— START —

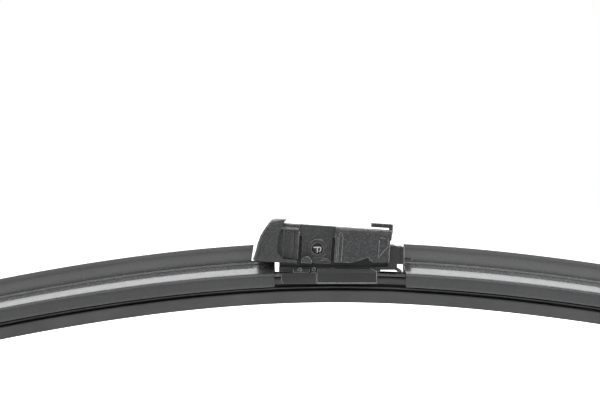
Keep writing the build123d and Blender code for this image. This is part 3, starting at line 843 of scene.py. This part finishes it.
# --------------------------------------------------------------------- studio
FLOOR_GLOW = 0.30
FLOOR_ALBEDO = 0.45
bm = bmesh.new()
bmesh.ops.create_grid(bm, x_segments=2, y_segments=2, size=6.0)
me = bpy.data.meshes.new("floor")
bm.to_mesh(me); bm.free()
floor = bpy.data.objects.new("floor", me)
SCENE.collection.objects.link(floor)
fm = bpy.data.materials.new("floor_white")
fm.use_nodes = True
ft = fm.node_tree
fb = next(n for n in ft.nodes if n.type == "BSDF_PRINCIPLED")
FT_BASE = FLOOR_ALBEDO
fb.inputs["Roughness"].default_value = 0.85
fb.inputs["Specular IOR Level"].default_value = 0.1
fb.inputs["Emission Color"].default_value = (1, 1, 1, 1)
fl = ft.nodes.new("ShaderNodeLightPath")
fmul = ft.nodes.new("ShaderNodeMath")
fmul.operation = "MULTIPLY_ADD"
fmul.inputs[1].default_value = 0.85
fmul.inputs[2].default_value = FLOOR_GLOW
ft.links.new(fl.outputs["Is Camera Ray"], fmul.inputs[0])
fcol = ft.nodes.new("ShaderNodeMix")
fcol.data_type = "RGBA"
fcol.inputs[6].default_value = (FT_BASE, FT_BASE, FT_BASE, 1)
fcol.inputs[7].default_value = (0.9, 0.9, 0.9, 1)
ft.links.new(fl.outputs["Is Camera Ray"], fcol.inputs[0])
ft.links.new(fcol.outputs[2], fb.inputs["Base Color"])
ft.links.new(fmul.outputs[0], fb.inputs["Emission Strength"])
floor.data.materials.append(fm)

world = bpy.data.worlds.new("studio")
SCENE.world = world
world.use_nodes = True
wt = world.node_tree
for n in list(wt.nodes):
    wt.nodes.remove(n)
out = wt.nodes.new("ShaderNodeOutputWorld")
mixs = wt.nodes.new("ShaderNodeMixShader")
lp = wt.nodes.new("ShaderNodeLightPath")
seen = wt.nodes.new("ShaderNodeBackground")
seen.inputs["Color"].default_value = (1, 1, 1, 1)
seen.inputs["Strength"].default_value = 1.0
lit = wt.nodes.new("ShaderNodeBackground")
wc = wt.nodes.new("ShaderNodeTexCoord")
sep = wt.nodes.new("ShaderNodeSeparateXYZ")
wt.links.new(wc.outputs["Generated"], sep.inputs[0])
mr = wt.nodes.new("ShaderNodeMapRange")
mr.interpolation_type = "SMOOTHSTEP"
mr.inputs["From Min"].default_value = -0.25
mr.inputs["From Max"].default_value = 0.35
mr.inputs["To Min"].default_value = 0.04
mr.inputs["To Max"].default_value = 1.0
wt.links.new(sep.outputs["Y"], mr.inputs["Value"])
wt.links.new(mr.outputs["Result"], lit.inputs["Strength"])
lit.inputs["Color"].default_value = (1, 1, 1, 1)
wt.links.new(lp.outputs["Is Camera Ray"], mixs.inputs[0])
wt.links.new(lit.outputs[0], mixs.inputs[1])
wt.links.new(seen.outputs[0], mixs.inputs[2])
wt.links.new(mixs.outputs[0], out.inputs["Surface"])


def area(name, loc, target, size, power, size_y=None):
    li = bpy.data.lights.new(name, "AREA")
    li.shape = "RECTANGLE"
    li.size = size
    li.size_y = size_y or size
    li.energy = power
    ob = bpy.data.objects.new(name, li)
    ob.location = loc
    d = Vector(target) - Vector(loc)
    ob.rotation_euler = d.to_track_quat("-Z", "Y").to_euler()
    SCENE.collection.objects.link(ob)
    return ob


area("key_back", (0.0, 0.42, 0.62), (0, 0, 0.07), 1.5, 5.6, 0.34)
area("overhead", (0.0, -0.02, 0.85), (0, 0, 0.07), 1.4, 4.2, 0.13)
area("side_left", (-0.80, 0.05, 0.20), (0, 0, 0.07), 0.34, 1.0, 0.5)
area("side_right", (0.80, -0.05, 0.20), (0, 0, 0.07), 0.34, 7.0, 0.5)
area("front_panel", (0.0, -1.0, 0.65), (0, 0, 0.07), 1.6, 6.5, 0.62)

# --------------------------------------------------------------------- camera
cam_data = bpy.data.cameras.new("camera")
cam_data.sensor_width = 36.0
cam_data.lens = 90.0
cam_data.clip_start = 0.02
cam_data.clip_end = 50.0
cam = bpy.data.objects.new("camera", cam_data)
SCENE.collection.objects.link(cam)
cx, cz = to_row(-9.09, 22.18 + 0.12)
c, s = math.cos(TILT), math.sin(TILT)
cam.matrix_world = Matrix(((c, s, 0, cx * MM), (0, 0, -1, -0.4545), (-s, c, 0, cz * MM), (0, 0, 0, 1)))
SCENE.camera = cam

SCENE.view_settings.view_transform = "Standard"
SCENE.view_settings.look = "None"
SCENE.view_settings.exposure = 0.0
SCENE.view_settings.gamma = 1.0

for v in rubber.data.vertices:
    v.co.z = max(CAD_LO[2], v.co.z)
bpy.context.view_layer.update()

— END —

[What the task asks]: In this exercise, copy only the lines from the opening line of the material through the line where "floor.data.materials.append(fm)" appears.

[Solution to this exercise]:
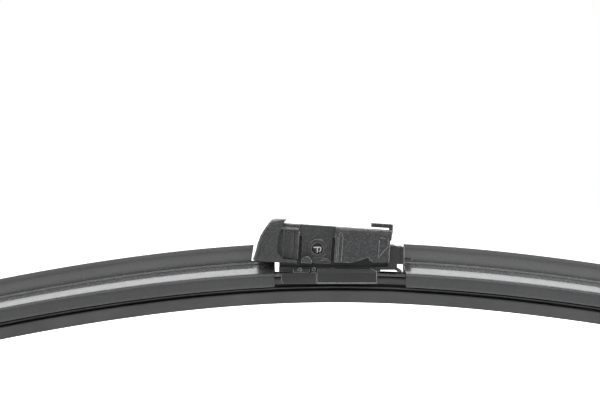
Keep writing the build123d and Blender code for this image. This is part 3, starting at line 843 of scene.py. This part finishes it.
# --------------------------------------------------------------------- studio
FLOOR_GLOW = 0.30
FLOOR_ALBEDO = 0.45
bm = bmesh.new()
bmesh.ops.create_grid(bm, x_segments=2, y_segments=2, size=6.0)
me = bpy.data.meshes.new("floor")
bm.to_mesh(me); bm.free()
floor = bpy.data.objects.new("floor", me)
SCENE.collection.objects.link(floor)
fm = bpy.data.materials.new("floor_white")
fm.use_nodes = True
ft = fm.node_tree
fb = next(n for n in ft.nodes if n.type == "BSDF_PRINCIPLED")
FT_BASE = FLOOR_ALBEDO
fb.inputs["Roughness"].default_value = 0.85
fb.inputs["Specular IOR Level"].default_value = 0.1
fb.inputs["Emission Color"].default_value = (1, 1, 1, 1)
fl = ft.nodes.new("ShaderNodeLightPath")
fmul = ft.nodes.new("ShaderNodeMath")
fmul.operation = "MULTIPLY_ADD"
fmul.inputs[1].default_value = 0.85
fmul.inputs[2].default_value = FLOOR_GLOW
ft.links.new(fl.outputs["Is Camera Ray"], fmul.inputs[0])
fcol = ft.nodes.new("ShaderNodeMix")
fcol.data_type = "RGBA"
fcol.inputs[6].default_value = (FT_BASE, FT_BASE, FT_BASE, 1)
fcol.inputs[7].default_value = (0.9, 0.9, 0.9, 1)
ft.links.new(fl.outputs["Is Camera Ray"], fcol.inputs[0])
ft.links.new(fcol.outputs[2], fb.inputs["Base Color"])
ft.links.new(fmul.outputs[0], fb.inputs["Emission Strength"])
floor.data.materials.append(fm)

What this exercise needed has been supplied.